▶ [Raw records]:
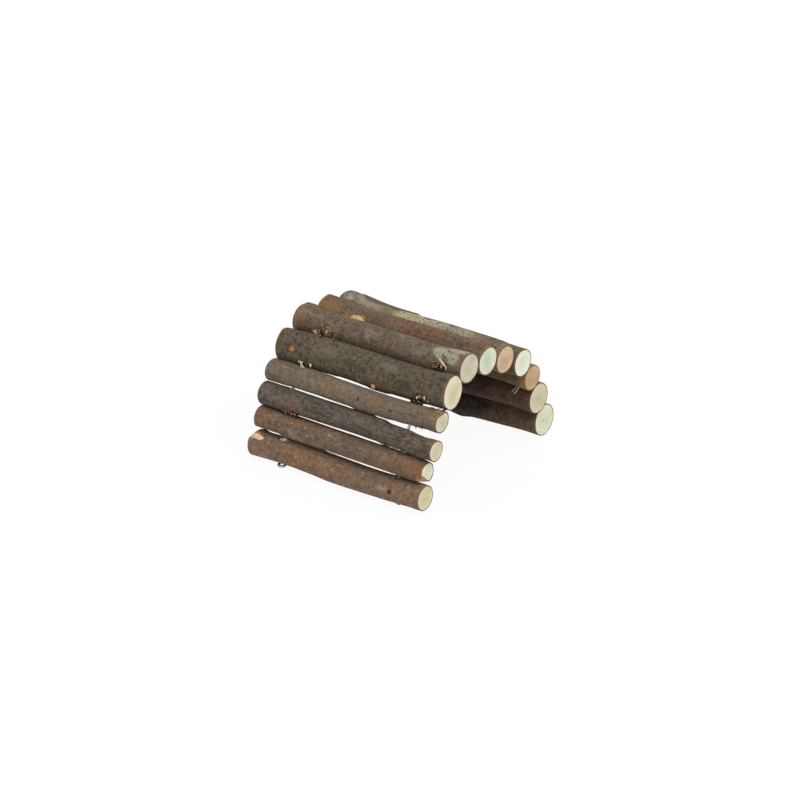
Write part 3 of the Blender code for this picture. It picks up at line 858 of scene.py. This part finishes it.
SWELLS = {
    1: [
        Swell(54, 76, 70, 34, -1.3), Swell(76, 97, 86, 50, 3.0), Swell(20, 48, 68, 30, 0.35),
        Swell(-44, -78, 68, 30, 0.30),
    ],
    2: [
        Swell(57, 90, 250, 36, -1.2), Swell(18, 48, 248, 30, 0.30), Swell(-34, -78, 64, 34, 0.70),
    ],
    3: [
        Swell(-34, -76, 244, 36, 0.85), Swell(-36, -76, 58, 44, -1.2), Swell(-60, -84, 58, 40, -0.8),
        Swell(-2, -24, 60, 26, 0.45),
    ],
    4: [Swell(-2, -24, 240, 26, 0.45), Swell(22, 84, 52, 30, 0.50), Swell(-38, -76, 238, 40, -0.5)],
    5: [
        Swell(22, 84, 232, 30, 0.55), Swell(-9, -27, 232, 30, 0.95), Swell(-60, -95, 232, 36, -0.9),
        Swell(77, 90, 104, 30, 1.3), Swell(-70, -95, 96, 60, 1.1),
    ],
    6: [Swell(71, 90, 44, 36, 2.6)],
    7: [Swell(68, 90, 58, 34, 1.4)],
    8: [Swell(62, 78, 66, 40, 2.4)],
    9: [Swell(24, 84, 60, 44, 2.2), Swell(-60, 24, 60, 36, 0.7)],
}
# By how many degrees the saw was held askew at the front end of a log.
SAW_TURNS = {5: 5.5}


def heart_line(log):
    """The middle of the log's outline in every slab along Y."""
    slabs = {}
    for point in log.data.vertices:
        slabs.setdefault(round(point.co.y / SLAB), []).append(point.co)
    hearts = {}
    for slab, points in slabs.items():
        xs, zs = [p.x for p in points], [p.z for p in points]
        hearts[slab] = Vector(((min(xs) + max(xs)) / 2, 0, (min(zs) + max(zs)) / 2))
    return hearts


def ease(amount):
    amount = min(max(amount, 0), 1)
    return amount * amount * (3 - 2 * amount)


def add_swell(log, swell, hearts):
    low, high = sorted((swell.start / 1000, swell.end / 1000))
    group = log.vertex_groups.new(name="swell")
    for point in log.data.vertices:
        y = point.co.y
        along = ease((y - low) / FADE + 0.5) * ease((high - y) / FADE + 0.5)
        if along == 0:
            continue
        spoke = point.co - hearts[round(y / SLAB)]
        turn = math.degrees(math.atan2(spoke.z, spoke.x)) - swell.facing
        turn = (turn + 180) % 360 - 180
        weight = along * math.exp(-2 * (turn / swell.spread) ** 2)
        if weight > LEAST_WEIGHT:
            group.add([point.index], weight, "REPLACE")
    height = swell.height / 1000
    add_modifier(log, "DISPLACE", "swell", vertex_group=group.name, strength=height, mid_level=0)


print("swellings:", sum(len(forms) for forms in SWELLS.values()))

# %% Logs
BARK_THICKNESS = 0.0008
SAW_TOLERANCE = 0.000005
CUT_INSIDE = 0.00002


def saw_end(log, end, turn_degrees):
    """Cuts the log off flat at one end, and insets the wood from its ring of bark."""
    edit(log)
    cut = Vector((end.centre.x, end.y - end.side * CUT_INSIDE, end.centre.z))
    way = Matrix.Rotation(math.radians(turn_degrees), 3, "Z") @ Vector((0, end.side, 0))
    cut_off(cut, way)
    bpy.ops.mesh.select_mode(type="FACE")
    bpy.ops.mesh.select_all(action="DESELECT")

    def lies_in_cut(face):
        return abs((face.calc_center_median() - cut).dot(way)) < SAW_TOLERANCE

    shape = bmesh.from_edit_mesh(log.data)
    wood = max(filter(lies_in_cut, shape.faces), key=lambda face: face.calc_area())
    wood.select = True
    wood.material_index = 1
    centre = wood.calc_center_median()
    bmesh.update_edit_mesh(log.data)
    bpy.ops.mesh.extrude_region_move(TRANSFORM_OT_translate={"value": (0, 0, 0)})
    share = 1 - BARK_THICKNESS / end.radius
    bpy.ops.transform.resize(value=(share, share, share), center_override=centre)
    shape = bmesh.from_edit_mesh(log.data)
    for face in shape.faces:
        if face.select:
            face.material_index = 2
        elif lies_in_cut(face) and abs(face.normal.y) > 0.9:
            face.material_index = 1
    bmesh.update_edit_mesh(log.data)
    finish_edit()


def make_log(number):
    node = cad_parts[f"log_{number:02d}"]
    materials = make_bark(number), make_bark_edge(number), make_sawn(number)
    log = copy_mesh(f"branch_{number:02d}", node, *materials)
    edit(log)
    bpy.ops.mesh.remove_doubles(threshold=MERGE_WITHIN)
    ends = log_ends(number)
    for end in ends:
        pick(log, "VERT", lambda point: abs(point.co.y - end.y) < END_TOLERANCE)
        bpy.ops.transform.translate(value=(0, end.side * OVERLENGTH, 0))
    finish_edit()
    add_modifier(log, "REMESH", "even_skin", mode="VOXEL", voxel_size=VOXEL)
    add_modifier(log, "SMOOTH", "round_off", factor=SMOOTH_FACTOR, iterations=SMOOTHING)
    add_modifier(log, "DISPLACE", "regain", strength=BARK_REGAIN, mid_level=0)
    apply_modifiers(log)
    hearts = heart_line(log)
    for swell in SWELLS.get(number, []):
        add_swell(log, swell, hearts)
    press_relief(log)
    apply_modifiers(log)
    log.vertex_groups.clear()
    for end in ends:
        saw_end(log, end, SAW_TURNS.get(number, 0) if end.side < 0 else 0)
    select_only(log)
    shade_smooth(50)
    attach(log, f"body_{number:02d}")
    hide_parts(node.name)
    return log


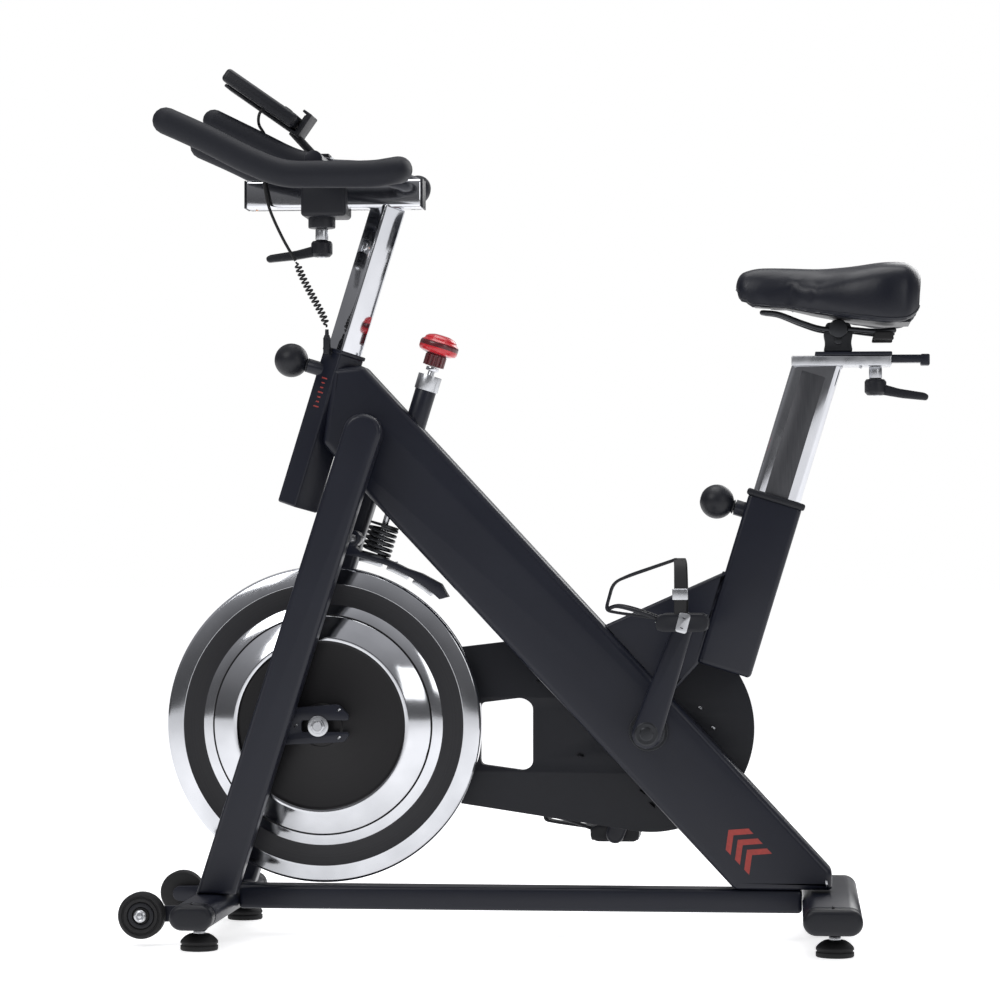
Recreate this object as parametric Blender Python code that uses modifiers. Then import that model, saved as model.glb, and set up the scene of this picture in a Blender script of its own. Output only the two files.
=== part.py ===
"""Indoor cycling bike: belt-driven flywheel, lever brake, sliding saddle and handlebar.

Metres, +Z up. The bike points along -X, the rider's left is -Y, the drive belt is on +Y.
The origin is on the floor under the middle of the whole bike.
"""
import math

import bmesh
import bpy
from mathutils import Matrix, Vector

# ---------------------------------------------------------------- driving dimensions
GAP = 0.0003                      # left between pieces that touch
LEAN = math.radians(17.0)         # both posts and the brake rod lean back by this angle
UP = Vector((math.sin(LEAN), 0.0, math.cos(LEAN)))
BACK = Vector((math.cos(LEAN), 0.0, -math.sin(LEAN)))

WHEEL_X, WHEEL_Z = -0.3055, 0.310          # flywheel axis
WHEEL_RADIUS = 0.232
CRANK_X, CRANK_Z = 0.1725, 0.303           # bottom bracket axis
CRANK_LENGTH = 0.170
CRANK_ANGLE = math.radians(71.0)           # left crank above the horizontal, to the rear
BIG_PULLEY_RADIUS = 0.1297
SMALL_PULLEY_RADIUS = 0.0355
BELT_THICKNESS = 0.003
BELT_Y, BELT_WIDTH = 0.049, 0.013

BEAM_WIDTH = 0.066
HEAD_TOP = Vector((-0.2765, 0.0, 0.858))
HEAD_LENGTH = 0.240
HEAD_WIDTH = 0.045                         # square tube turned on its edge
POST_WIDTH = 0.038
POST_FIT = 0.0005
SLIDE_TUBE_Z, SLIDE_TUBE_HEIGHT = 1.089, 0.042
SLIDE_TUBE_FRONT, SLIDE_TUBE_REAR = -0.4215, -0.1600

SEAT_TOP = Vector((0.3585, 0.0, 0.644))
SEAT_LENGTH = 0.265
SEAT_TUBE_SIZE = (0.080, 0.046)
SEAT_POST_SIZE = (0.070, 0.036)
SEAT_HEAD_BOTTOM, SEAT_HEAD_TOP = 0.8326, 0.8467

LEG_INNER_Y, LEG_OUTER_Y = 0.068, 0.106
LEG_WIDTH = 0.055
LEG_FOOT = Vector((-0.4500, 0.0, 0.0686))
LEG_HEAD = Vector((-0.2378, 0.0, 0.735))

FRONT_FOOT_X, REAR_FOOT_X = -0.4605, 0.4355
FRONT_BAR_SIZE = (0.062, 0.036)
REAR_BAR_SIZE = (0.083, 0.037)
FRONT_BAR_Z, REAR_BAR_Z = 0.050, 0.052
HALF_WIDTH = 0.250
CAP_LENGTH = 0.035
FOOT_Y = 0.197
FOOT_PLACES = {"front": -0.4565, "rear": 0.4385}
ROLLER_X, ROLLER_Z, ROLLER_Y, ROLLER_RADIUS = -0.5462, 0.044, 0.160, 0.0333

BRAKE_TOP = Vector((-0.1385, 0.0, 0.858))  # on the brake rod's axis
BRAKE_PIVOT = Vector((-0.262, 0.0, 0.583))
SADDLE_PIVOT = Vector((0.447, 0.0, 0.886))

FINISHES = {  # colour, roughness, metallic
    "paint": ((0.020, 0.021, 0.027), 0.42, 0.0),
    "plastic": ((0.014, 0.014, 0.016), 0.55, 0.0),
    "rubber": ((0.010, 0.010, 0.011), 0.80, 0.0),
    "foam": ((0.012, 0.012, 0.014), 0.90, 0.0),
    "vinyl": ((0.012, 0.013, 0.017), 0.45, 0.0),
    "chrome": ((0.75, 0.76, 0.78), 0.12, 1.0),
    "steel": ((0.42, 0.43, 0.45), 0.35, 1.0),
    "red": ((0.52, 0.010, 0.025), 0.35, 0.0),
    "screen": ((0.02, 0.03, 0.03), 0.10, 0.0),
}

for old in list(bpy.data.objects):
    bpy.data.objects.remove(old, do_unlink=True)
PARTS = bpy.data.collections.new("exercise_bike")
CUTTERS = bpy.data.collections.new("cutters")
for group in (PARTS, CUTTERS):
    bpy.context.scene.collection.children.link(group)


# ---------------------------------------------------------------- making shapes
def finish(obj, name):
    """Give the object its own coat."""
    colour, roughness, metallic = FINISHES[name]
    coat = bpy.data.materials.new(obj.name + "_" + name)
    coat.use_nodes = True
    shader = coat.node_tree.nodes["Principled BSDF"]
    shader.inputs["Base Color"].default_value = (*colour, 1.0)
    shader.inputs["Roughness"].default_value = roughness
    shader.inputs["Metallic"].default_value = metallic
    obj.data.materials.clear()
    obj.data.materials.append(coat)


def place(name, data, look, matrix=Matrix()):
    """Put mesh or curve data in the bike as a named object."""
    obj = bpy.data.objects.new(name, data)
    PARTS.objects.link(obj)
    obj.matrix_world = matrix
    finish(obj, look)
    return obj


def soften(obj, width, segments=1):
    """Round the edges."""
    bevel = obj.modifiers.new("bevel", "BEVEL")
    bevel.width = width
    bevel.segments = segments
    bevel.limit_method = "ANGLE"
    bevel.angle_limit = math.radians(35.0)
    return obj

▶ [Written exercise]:
Look back at the data above. Transcribe exactly the lines starting at the line that contains "Recreate this object" and ending at the line that contains "BACK = Vector((math.cos(LEAN), 0.0, -math.sin(LEAN)))".

▶ [Answer to the exercise]:
Recreate this object as parametric Blender Python code that uses modifiers. Then import that model, saved as model.glb, and set up the scene of this picture in a Blender script of its own. Output only the two files.
=== part.py ===
"""Indoor cycling bike: belt-driven flywheel, lever brake, sliding saddle and handlebar.

Metres, +Z up. The bike points along -X, the rider's left is -Y, the drive belt is on +Y.
The origin is on the floor under the middle of the whole bike.
"""
import math

import bmesh
import bpy
from mathutils import Matrix, Vector

# ---------------------------------------------------------------- driving dimensions
GAP = 0.0003                      # left between pieces that touch
LEAN = math.radians(17.0)         # both posts and the brake rod lean back by this angle
UP = Vector((math.sin(LEAN), 0.0, math.cos(LEAN)))
BACK = Vector((math.cos(LEAN), 0.0, -math.sin(LEAN)))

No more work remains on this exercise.